Gayri Müslimlere gösterilen saygının Müslüman din adamlarına da gösterilmesi gerektiğini belirten Karabayır, "Bugün Türkiye'mizde Süryani, Hristiyan, Yahudi ve başka dinlerin mensuplarına kendi din adamlarına gösterdikleri saygıyı gösteriyorlar. Ama biz, toplumumuzun artık kendi din adamlarının da kıymetini bilmesini istiyoruz. Din adamlarımız da kendi kıymetlerini bilsinler. Herkes kendine yakışanı yapsın." şeklinde konuştu.
Evlatlar içerisinde okulda başarı göstermeyen, evde yaramazlıkta sınır tanımayan veya çevresine asi olan çocukların medrese eğitimine veya din görevliliğine layık görülmesi fikrini eleştiren Karabayır, "Toplumumuzun, din adamlarımız daha iyi olsun diye gayret etmesi lazım. Toplumumuzda 'çocuğum hiç olmasa İmam Hatip Okuluna gitsin veya medreseye gitsin, hafız olsun.' Bu çok ayıp bir bakış açısıdır. İnançlı insan bunu söylememelidir. Türkiye'de zekasıyla eğitimlerde ilk binlere veya 2 binlere girmiş bir çocuk, niye ilahiyat fakültesine gidip kendini ziyan etsin, neden hafız olsun diye kendi dindar vatandaşlarımızdan zaman-zaman bunu duyuyoruz." diye belirtti.
"Evlatlarımızdan en zekileri ve kabiliyetlileri din mensubu olmalıdır"
Karabayır, konuşmasına şu şekilde devam etti:
"Bizim çok etkili ve yetkili zekasıyla, ahlakıyla, irfanıyla, yabancı diliyle, sanat ve güncel olan her şeye idrakiyle yetişmiş yeni din mensuplarına ihtiyacımız vardır. Bunun içinde toplum olarak böyle sözleri dememeliyiz. Medreseye giden insan mübarektir, zekidir, Allah'ın ehli olma adayıdır. Dolayısıyla bunun için en zekilerimiz ve en kabiliyetlerimiz din mensupları olmalıdır ki toplum onların peşinden doğru yürüyebilsin."

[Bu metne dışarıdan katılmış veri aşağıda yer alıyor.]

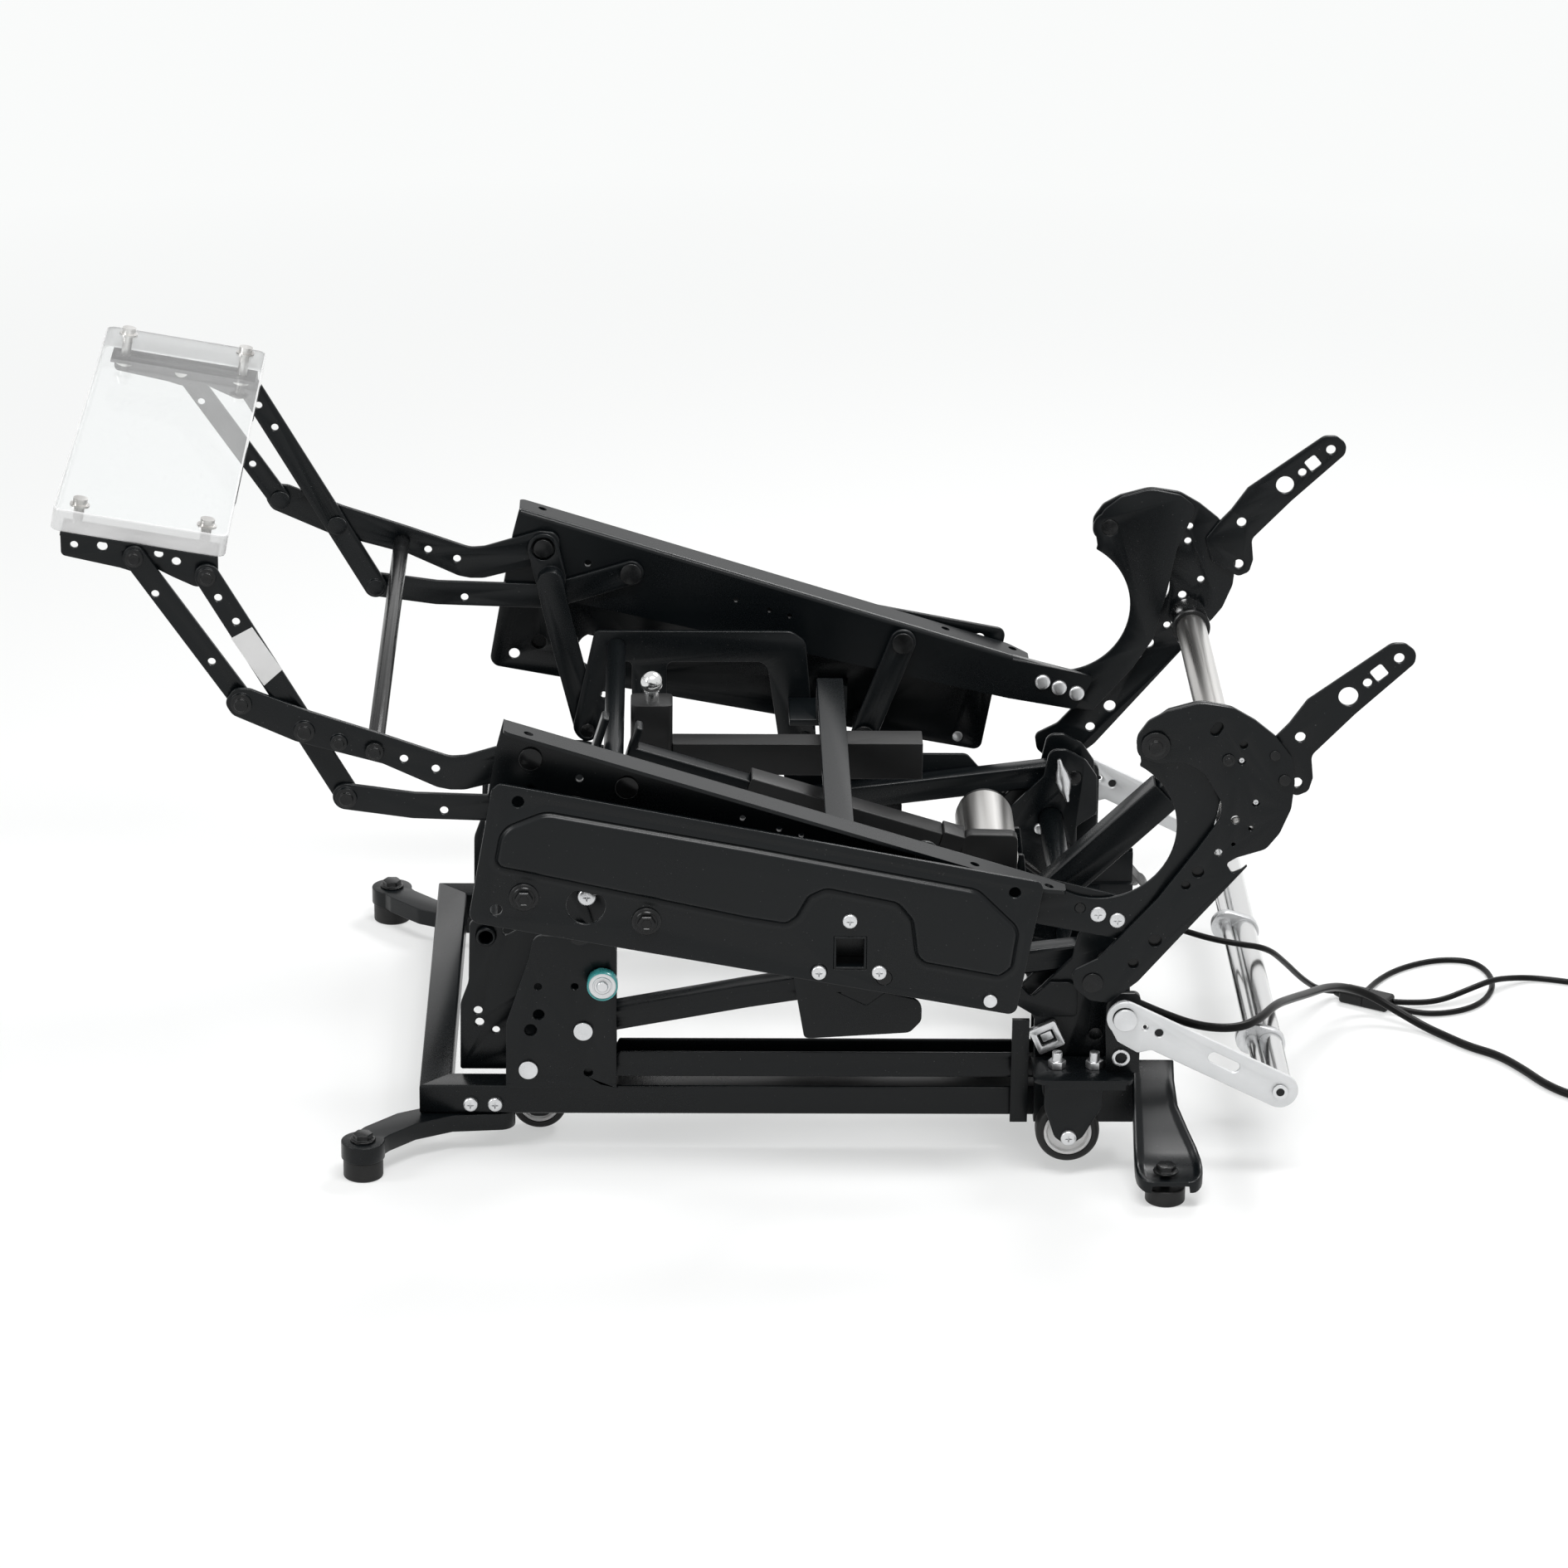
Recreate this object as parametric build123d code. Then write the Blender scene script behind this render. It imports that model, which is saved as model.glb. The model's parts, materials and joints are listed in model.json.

İslami kimlikleri karalayan karakterlere gönderme de bulunan Karabayır, "Bugün bizler, tacizcilerin ve İslamiyet'i yanlış anlatıp isminin başında ünvanı olan, akademik kariyeri veya toplumun ileri gelen birisi olarak temayüz etmiş kişiliklerin insanlara ihya değil de farklı olumsuzluk verebildiğini ve şırınga etiğini, insanları yanlış yönlendirdiği görüyoruz. Bugünlerde bunu daha iyi anlıyoruz. İşte bu yüzden bu hafta bizim için çok önemlidir."